Regioselectivity in the reductive bond cleavage of diarylalkylsulfonium salts: variation with driving force and structure of sulfuranyl radical intermediates.

This investigation was stimulated by reports that one-electron reductions of monoaryldialkylsulfonium salts never give aryl bond cleavage whereas reductions of diarylmonoalkylsulfonium salts preferentially give aryl bond cleavage. We studied the product ratios from the reductive cleavage of di-4-tolylethylsulfonium and di-4-tolyl-2-phenylethylsulfonium salts by a variety of one-electron reducing agents ranging in potential from -0.77 to +2.5 eV (vs SCE) and including thermal reductants, indirect electrolyses mediated by a series of cyanoaromatics, and excited singlet states. We report that the cleavage products vary from regiospecific alkyl cleavage to predominant aryl cleavage as a function of the potential of the reducing agent. We conclude that differences between the reductive cleavages of mono- and diarylsulfonium salts are direct consequences of the structures of the sulfuranyl radical intermediates and the bond dissociation energies of the alkyl and aryl bonds.
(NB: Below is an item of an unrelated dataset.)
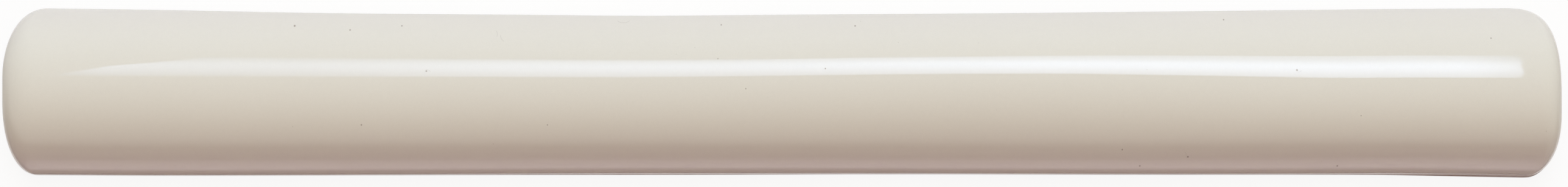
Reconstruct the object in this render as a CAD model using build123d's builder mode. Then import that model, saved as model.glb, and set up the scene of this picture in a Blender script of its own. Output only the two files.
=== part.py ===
"""Pencil liner tile: a half-round glazed ceramic trim strip with rolled ends and a keyed back.

The strip lies on its back along X. Its half-round face is up, Z is 0 at the back, and the
origin is the bottom centre of its outline. All lengths are in millimetres.
"""

import os
from math import cos, radians, sin, sqrt

from build123d import *

# Overall length, six inches
LENGTH = 152.4

# Straight foot between the back and the spring line of the half-round face
FOOT_HEIGHT = 2.6

# Rise of the face as a share of its half-width, which makes it a little flatter than round
FACE_RISE = 0.84

# Width over the right shoulder, where the strip is widest
WIDTH = 16.5

# The fired clay has drawn in between the ends and bowed. Each row gives a place along the
# strip, from -1 at the left shoulder to +1 at the right one, then how far the rear edge and
# the front edge sit in from the lines along the widest place.
DRAWN_IN = [
    (-1.0, 0.0, 0.2),
    (-0.61, 0.5, 0.22),
    (-0.19, 0.75, 0.25),
    (0.5, 0.33, 0.27),
    (0.8, 0.1, 0.25),
    (1.0, 0.0, 0.0),
]

# Corners of the ends, seen from above: quarter ellipses
CORNER_LENGTH = 4.0
CORNER_WIDTH = 6.2

# Roll of the crown over each end, seen from the side: a quarter ellipse
ROLL_LENGTH = 2.2
ROLL_DEPTH = 1.5

# Places where a section is taken through an end, from 0 at the end to 1 at the shoulder
END_PLACES = [0.8, 0.55, 0.3, 0.14, 0.05, 0.012, 0.0]

# Points that carry the curve of one section
SECTION_POINTS = 19

# Softened arris round the back
BACK_ARRIS = 0.4

# Drafted key grooves pressed into the back, which take the adhesive
KEY_COUNT = 4
KEY_PITCH = 2.8
KEY_WIDTH = 1.4
KEY_DEPTH = 0.6
KEY_DRAFT = 20.0
KEY_END_MARGIN = 9.0

# Extra depth that is built below the back and then trimmed off flat
TRIM = 1.0

# Where the corners start
SHOULDER_X = LENGTH / 2 - CORNER_LENGTH


def radius_and_centre(rear_in, front_in):
    """A section's half-width and the Y of its middle, from how far its edges are drawn in."""
    return (WIDTH - rear_in - front_in) / 2, (front_in - rear_in) / 2


def strip_section(place, rear_in, front_in):
    """One section across the strip: the flattened half-round face on its straight foot."""
    radius, centre = radius_and_centre(rear_in, front_in)
    with BuildSketch(Plane.YZ.offset(place * SHOULDER_X)) as section:
        with BuildLine():
            Polyline(
                (centre + radius, FOOT_HEIGHT),
                (centre + radius, -TRIM),
                (centre - radius, -TRIM),
                (centre - radius, FOOT_HEIGHT),
            )
            EllipticalCenterArc((centre, FOOT_HEIGHT), radius, radius * FACE_RISE, arc_size=180)
        make_face()
    return section.sketch


def quarter_ellipse(reach, depth, from_end):
    """How far a quarter ellipse has drawn in, at a distance from the end."""
    share = max(1 - from_end / reach, 0)
    return depth * (1 - sqrt(1 - share * share))


def end_section(place, rear_in, front_in, from_end):
    """One section across an end: a superellipse, squarer where it is slimmer, on the foot."""
    radius, centre = radius_and_centre(rear_in, front_in)
    width = radius - quarter_ellipse(CORNER_LENGTH, CORNER_WIDTH, from_end)
    height = radius * FACE_RISE - quarter_ellipse(ROLL_LENGTH, ROLL_DEPTH, from_end)
    power = 2 * height / (width * FACE_RISE)
    points = []
    for k in range(SECTION_POINTS):
        turn = radians(180 * k / (SECTION_POINTS - 1) - 90)
        across = abs(sin(turn)) ** (2 / power) * width
        up = abs(cos(turn)) ** (2 / power) * height
        points.append((centre + (across if turn > 0 else -across), FOOT_HEIGHT + up))
    with BuildSketch(Plane.YZ.offset(place * (LENGTH / 2 - from_end))) as section:
        with BuildLine():
            Polyline(points[-1], (centre + width, -TRIM), (centre - width, -TRIM), points[0])
            Spline(*points, tangents=[(0, 1), (0, -1)])
        make_face()
    return section.sketch


def rolled_end(place, rear_in, front_in):
    """The end beyond a shoulder: place is -1 at the left and +1 at the right."""
    sections = [strip_section(place, rear_in, front_in)]
    for share in END_PLACES:
        sections.append(end_section(place, rear_in, front_in, share * CORNER_LENGTH))
    with BuildPart() as end:
        loft(sections)
    return end.part


sections = [strip_section(*station) for station in DRAWN_IN]
left_end = rolled_end(*DRAWN_IN[0])
right_end = rolled_end(*DRAWN_IN[-1])

# Body lofted through the stations, with a rolled end at each shoulder
with BuildPart() as liner_tile:
    loft(sections)
    add(left_end)
    add(right_end)

    # The back is trimmed flat, and its arris is softened
    split(bisect_by=Plane.XY, keep=Keep.TOP)
    back = liner_tile.faces().sort_by(Axis.Z)[0]
    fillet(back.outer_wire().edges(), BACK_ARRIS)

    # Key grooves
    with BuildSketch(Plane.XY):
        with GridLocations(LENGTH, KEY_PITCH, 1, KEY_COUNT):
            SlotOverall(LENGTH - 2 * KEY_END_MARGIN, KEY_WIDTH)
    extrude(amount=KEY_DEPTH, taper=KEY_DRAFT, mode=Mode.SUBTRACT)

liner_tile.part.label = "liner_tile"

os.makedirs("parts", exist_ok=True)
export_step(liner_tile.part, "parts/liner_tile.step")

size = liner_tile.part.bounding_box().size
print(f"liner_tile {size.X:.2f} x {size.Y:.2f} x {size.Z:.2f} mm, {liner_tile.part.volume / 1000:.2f} cm3")
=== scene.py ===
# %% [markdown]
# # A glazed pencil liner tile
#
# A pencil liner is a slim ceramic trim tile. It draws a raised line across a tiled wall, or
# finishes its edge. Clay is pressed or extruded into a half-round strip, its ends are rolled
# over by hand, and the face is dipped in glaze and fired. The strip warps a little in the kiln,
# and that is what makes the highlight on a real one wander.
#
# This lesson builds one such tile in Blender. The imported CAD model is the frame: it says how
# big the tile is and where it lies. Each later cell adds one thing that the eye expects of the
# real tile: the warped outline, the rolled ends, the keyed back, the glaze and the light on it.

import math

import bmesh
import bpy
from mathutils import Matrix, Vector, noise


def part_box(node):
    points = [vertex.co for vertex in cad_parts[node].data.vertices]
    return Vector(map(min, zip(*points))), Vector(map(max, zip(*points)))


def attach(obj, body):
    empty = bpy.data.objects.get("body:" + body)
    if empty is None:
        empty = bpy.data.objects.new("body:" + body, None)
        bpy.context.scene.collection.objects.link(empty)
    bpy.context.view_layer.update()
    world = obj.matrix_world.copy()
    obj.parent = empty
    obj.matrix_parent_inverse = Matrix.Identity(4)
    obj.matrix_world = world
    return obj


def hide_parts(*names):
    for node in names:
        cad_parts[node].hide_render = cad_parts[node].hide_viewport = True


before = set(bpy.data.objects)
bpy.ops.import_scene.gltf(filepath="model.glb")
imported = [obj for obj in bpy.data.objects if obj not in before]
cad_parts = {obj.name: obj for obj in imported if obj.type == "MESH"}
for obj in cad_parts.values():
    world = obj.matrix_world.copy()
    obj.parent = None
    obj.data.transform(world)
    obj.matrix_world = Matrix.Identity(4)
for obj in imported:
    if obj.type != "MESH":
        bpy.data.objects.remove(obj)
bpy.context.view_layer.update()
low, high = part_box("liner_tile")
print("CAD box in mm:", [round(v * 1000, 2) for v in low], [round(v * 1000, 2) for v in high])

# %% [markdown]
# ## Sizes
#
# Everything here is in metres, as the frame is. A size in millimetres is written as a number
# times `MM`. Length, width and height come from the CAD box. The face is a half-round, and the
# height of the straight foot under it is what its largest radius leaves.

# %% Sizes
MM = 0.001
END_X = high.x
WIDTH = high.y - low.y
LARGEST_RADIUS = 8.3 * MM
FOOT = high.z - LARGEST_RADIUS
print("length", END_X * 2 / MM, "width", WIDTH / MM, "foot", round(FOOT / MM, 2))

# %% [markdown]
# ## The warped outline
#
# Drying and firing draw the strip in at its waist and bow its rear edge. A few rows say how
# far each edge sits in from a straight line, and a smooth curve runs through them. A curve with
# few rows stays fair, where a dense list of measured points would bring every wobble of the
# measuring with it.
#
# The axis of the face is straight all the same, and its radius hardly changes. So at the waist
# the rear side cuts the half-round off a little short of upright. Along the front the foot leans
# out from under the face, most of all near the right end, and shows from above as a thin lip.

# %% A smooth curve through a few rows
def smooth_through(rows):
    """A function of place that runs smoothly through (place, value) rows."""
    def value_at(place):
        place = min(max(place, rows[0][0]), rows[-1][0])
        span = 0
        while span < len(rows) - 2 and place > rows[span + 1][0]:
            span += 1
        (x0, y0), (x1, y1) = rows[span], rows[span + 1]
        before = rows[max(span - 1, 0)]
        after = rows[min(span + 2, len(rows) - 1)]
        slope0 = (y1 - before[1]) / (x1 - before[0])
        slope1 = (after[1] - y0) / (after[0] - x0)
        width = x1 - x0
        t = (place - x0) / width
        return (
            y0 * (1 + 2 * t) * (1 - t) ** 2
            + slope0 * width * t * (1 - t) ** 2
            + y1 * t * t * (3 - 2 * t)
            + slope1 * width * t * t * (t - 1)
        )
    return value_at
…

Competitions between the rates of cleavage and oxidation of the intermediate sulfuranyl radicals and between concerted and stepwise mechanisms are discussed to explain the variations in bond cleavage products as a function of the driving forces for the reductions. Density functional theory investigations of the nature of the antibonding S-alkyl and S-aryl orbitals of the starting sulfonium salts provide additional insight.